(Written exercise): Restate the opening lines of the material below word for word, stopping after the line that contains "return points".

(Dataset content):

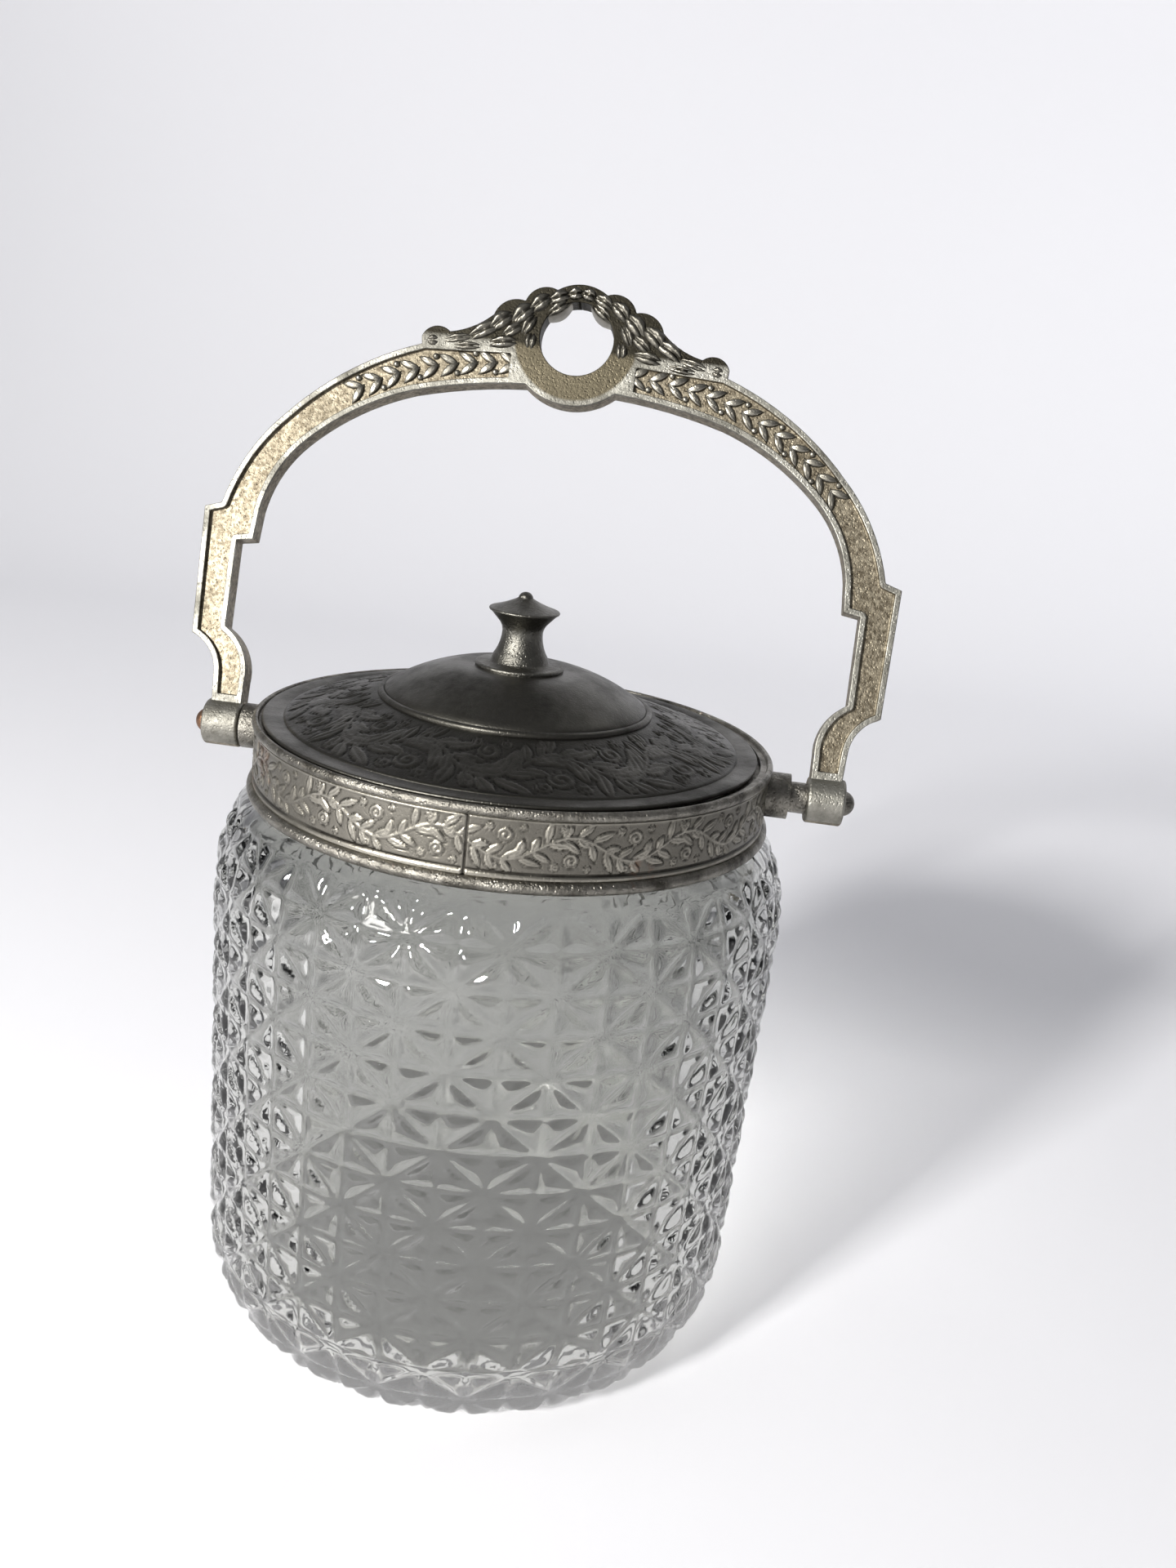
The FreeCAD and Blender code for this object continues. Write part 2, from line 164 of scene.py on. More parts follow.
# Lights, with powers in watts, and the pale surroundings
key_place = (-0.62, -0.91, 0.57)
key_aim = (0, 0, 0.10)
key_size = 0.15
key_colour = (1.0, 0.985, 0.96)
key_power = 15.0
key_through_glass_power = 10.0
wash_size = 0.5
wash_spread = math.radians(110)
left_wash_power = 1.9
right_wash_power = 4.2
sweep_colour = (0.90, 0.90, 0.93, 1)
world_colour = (0.92, 0.94, 1.0, 1)
world_strength = 0.16
seen_world_strength = 0.85


# Mesh helpers

def quarter_ellipse(start, end, count, level_at_end):
    """Points from start to end on a quarter ellipse, level at one of its ends and upright at the other."""
    points = []
    for k in range(count + 1):
        angle = math.pi / 2 * k / count
        if level_at_end:
            radius = end[0] + (start[0] - end[0]) * math.cos(angle)
            height = start[1] + (end[1] - start[1]) * math.sin(angle)
        else:
            radius = start[0] + (end[0] - start[0]) * math.sin(angle)
            height = end[1] + (start[1] - end[1]) * math.cos(angle)
        points.append((radius, height))
    return points


def arc_points(start, middle, end, count):
    """Points on the circle through three points."""
    ax, ay = start
    bx, by = middle
    cx, cy = end
    divisor = 2 * (ax * (by - cy) + bx * (cy - ay) + cx * (ay - by))
    a_square = ax * ax + ay * ay
    b_square = bx * bx + by * by
    c_square = cx * cx + cy * cy
    centre_x = (a_square * (by - cy) + b_square * (cy - ay) + c_square * (ay - by)) / divisor
    centre_y = (a_square * (cx - bx) + b_square * (ax - cx) + c_square * (bx - ax)) / divisor
    radius = math.hypot(ax - centre_x, ay - centre_y)
    first = math.atan2(ay - centre_y, ax - centre_x)
    last = math.atan2(cy - centre_y, cx - centre_x)
    sweep = (last - first) % turn
    clockwise = (bx - ax) * (cy - ay) - (by - ay) * (cx - ax) < 0
    if clockwise:
        sweep -= turn
    angles = [first + sweep * k / count for k in range(count + 1)]
    return [(centre_x + radius * math.cos(angle), centre_y + radius * math.sin(angle)) for angle in angles]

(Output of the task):
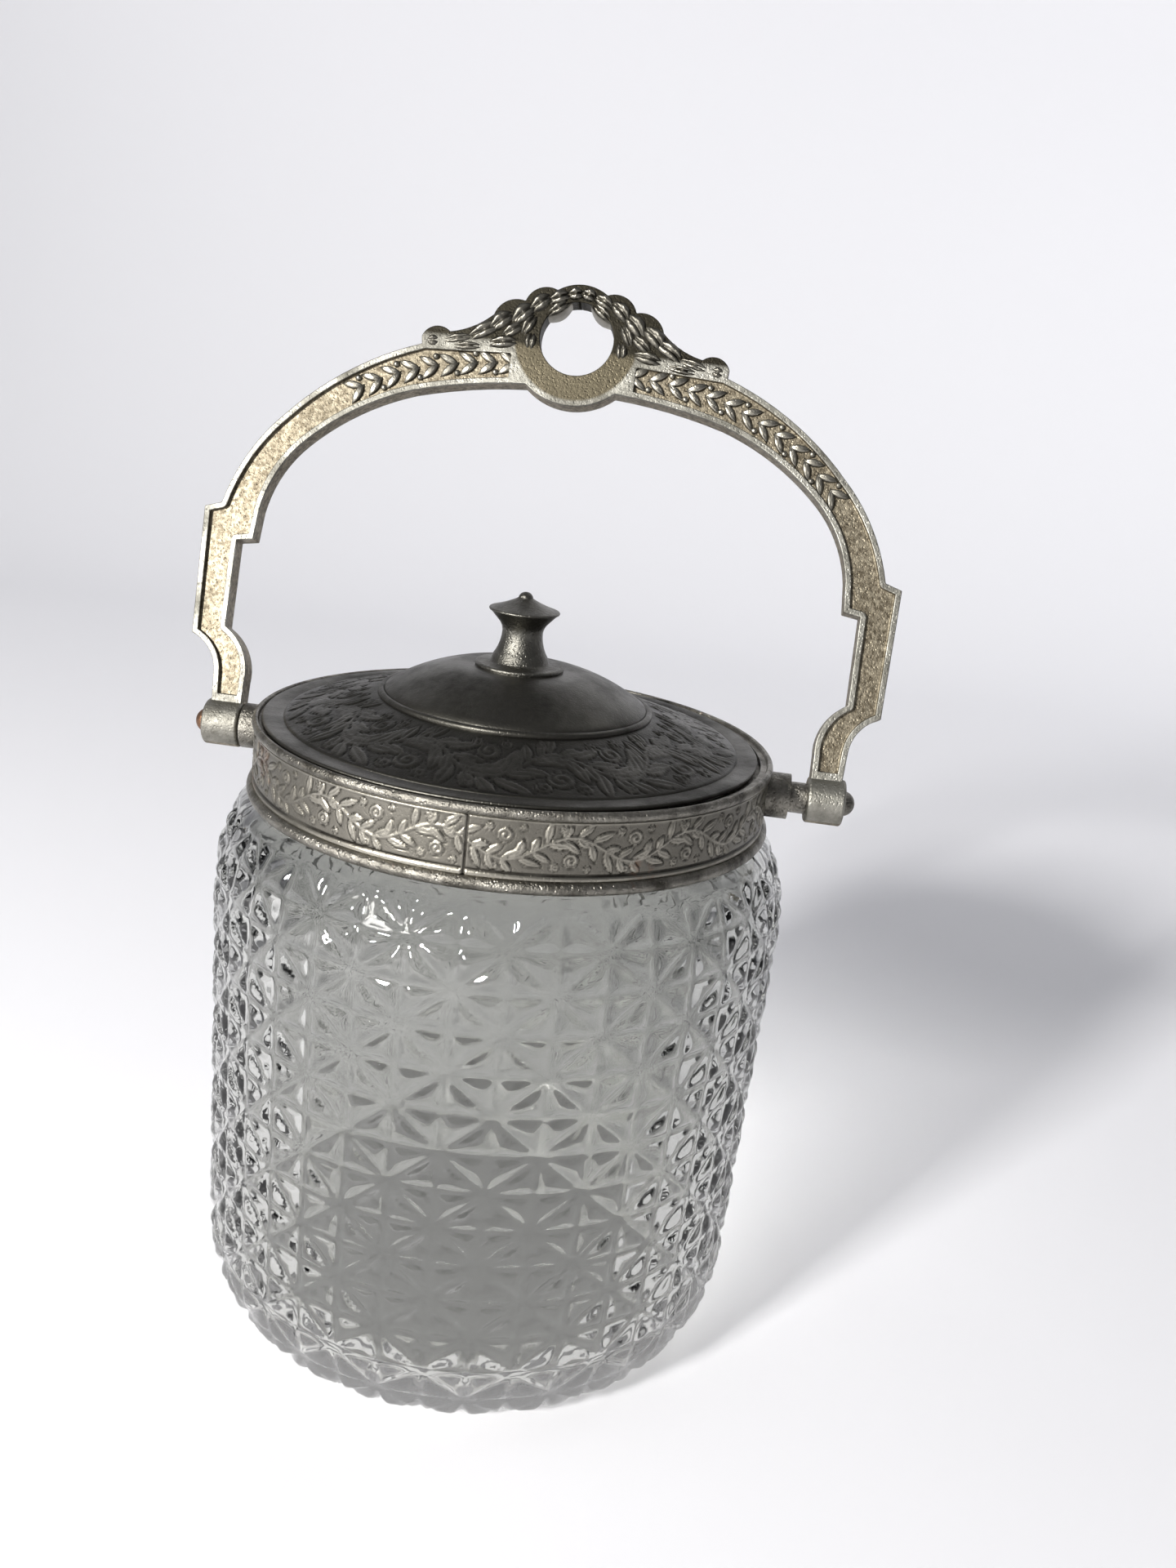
The FreeCAD and Blender code for this object continues. Write part 2, from line 164 of scene.py on. More parts follow.
# Lights, with powers in watts, and the pale surroundings
key_place = (-0.62, -0.91, 0.57)
key_aim = (0, 0, 0.10)
key_size = 0.15
key_colour = (1.0, 0.985, 0.96)
key_power = 15.0
key_through_glass_power = 10.0
wash_size = 0.5
wash_spread = math.radians(110)
left_wash_power = 1.9
right_wash_power = 4.2
sweep_colour = (0.90, 0.90, 0.93, 1)
world_colour = (0.92, 0.94, 1.0, 1)
world_strength = 0.16
seen_world_strength = 0.85


# Mesh helpers

def quarter_ellipse(start, end, count, level_at_end):
    """Points from start to end on a quarter ellipse, level at one of its ends and upright at the other."""
    points = []
    for k in range(count + 1):
        angle = math.pi / 2 * k / count
        if level_at_end:
            radius = end[0] + (start[0] - end[0]) * math.cos(angle)
            height = start[1] + (end[1] - start[1]) * math.sin(angle)
        else:
            radius = start[0] + (end[0] - start[0]) * math.sin(angle)
            height = end[1] + (start[1] - end[1]) * math.cos(angle)
        points.append((radius, height))
    return points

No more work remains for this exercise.